• **To do**: Entries follow. Set all of them down as they stand.

Entries with model source code
::::::

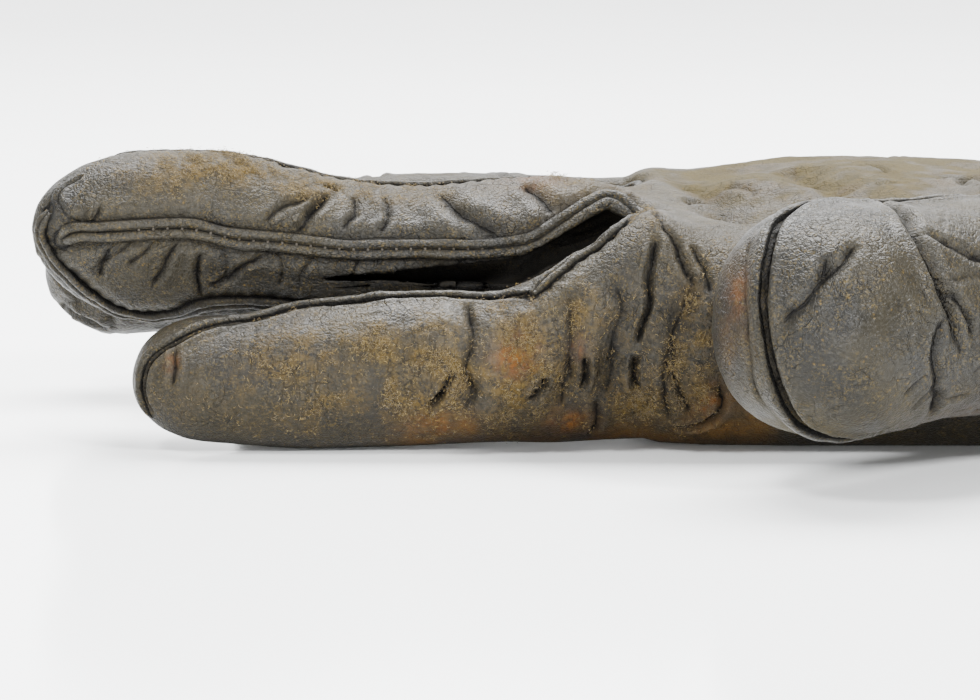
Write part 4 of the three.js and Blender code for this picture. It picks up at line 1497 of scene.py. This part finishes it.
def make_camera():
    elevation = math.radians(8.0)
    distance, target = 620.0, np.array([-18.75, 0.0, 15.2])
    place = target + distance * np.array([0, -math.cos(elevation), math.sin(elevation)])
    data = bpy.data.cameras.new("camera")
    data.sensor_width = SENSOR
    data.lens = SENSOR * distance / VIEW_WIDTH
    data.clip_end = 20
    camera = bpy.data.objects.new("camera", data)
    camera.location = to_row(place)
    camera.rotation_euler = (math.radians(90) - elevation, 0, 0)
    bpy.context.scene.collection.objects.link(camera)
    bpy.context.scene.camera = camera


def make_floor():
    mesh = bpy.data.meshes.new("floor")
    size = 4.0
    corners = [(-size, -size, 0), (size, -size, 0), (size, size, 0), (-size, size, 0)]
    mesh.from_pydata(corners, [], [(0, 1, 2, 3)])
    mesh.materials.append(floor_material())
    floor = bpy.data.objects.new("floor", mesh)
    bpy.context.scene.collection.objects.link(floor)


def make_softbox(name, place, aim, size, power):
    """An area light at a place in the glove's frame that faces another one. Its size is in metres."""
    light = bpy.data.lights.new(name, "AREA")
    light.energy = power
    light.shape = "RECTANGLE"
    light.size, light.size_y = size
    lamp = bpy.data.objects.new(name, light)
    lamp.location = to_row(place)
    facing = Vector(to_row(aim) - to_row(place))
    lamp.rotation_euler = facing.to_track_quat("-Z", "Y").to_euler()
    bpy.context.scene.collection.objects.link(lamp)


def make_world():
    world = bpy.data.worlds.new("pale_room")
    world.use_nodes = True
    background = world.node_tree.nodes["Background"]
    background.inputs["Color"].default_value = (0.97, 0.985, 1.0, 1.0)
    background.inputs["Strength"].default_value = 1.35
    bpy.context.scene.world = world


make_camera()
make_floor()
make_softbox("overhead", (0, 450, 840), (0, 20, 0), (1.0, 0.6), 66.0)
make_softbox("left", (-420, -380, 850), (0, 0, 10), (0.25, 0.2), 15.0)
make_softbox("right", (640, -640, 560), (30, -30, 25), (0.2, 0.16), 30.0)
make_softbox("fill", (-150, -1300, 90), (0, 0, 12), (1.4, 0.16), 26.0)
make_softbox("backdrop", (0, 3000, 520), (0, 0, 520), (5.0, 0.95), 50.0)
make_world()
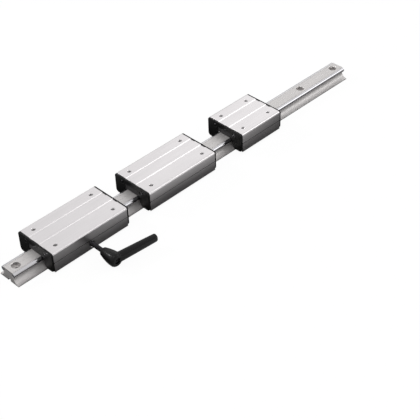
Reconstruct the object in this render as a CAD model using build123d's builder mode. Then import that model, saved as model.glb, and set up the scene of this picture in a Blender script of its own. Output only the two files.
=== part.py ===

::::::

• **Result for this exercise**:
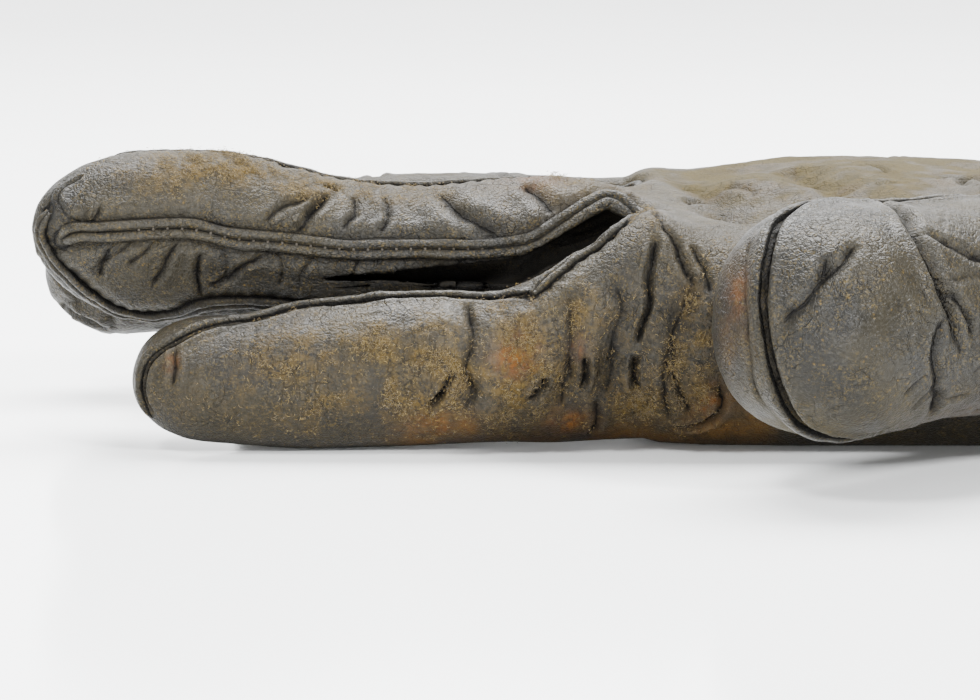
Write part 4 of the three.js and Blender code for this picture. It picks up at line 1497 of scene.py. This part finishes it.
def make_camera():
    elevation = math.radians(8.0)
    distance, target = 620.0, np.array([-18.75, 0.0, 15.2])
    place = target + distance * np.array([0, -math.cos(elevation), math.sin(elevation)])
    data = bpy.data.cameras.new("camera")
    data.sensor_width = SENSOR
    data.lens = SENSOR * distance / VIEW_WIDTH
    data.clip_end = 20
    camera = bpy.data.objects.new("camera", data)
    camera.location = to_row(place)
    camera.rotation_euler = (math.radians(90) - elevation, 0, 0)
    bpy.context.scene.collection.objects.link(camera)
    bpy.context.scene.camera = camera


def make_floor():
    mesh = bpy.data.meshes.new("floor")
    size = 4.0
    corners = [(-size, -size, 0), (size, -size, 0), (size, size, 0), (-size, size, 0)]
    mesh.from_pydata(corners, [], [(0, 1, 2, 3)])
    mesh.materials.append(floor_material())
    floor = bpy.data.objects.new("floor", mesh)
    bpy.context.scene.collection.objects.link(floor)


def make_softbox(name, place, aim, size, power):
    """An area light at a place in the glove's frame that faces another one. Its size is in metres."""
    light = bpy.data.lights.new(name, "AREA")
    light.energy = power
    light.shape = "RECTANGLE"
    light.size, light.size_y = size
    lamp = bpy.data.objects.new(name, light)
    lamp.location = to_row(place)
    facing = Vector(to_row(aim) - to_row(place))
    lamp.rotation_euler = facing.to_track_quat("-Z", "Y").to_euler()
    bpy.context.scene.collection.objects.link(lamp)


def make_world():
    world = bpy.data.worlds.new("pale_room")
    world.use_nodes = True
    background = world.node_tree.nodes["Background"]
    background.inputs["Color"].default_value = (0.97, 0.985, 1.0, 1.0)
    background.inputs["Strength"].default_value = 1.35
    bpy.context.scene.world = world


make_camera()
make_floor()
make_softbox("overhead", (0, 450, 840), (0, 20, 0), (1.0, 0.6), 66.0)
make_softbox("left", (-420, -380, 850), (0, 0, 10), (0.25, 0.2), 15.0)
make_softbox("right", (640, -640, 560), (30, -30, 25), (0.2, 0.16), 30.0)
make_softbox("fill", (-150, -1300, 90), (0, 0, 12), (1.4, 0.16), 26.0)
make_softbox("backdrop", (0, 3000, 520), (0, 0, 520), (5.0, 0.95), 50.0)
make_world()
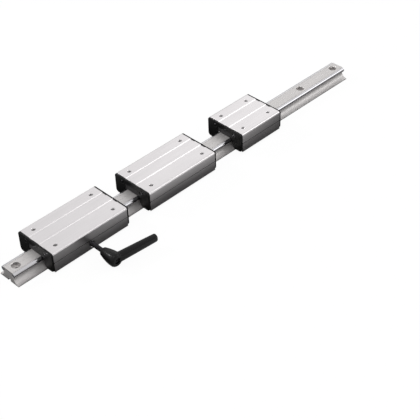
Reconstruct the object in this render as a CAD model using build123d's builder mode. Then import that model, saved as model.glb, and set up the scene of this picture in a Blender script of its own. Output only the two files.
=== part.py ===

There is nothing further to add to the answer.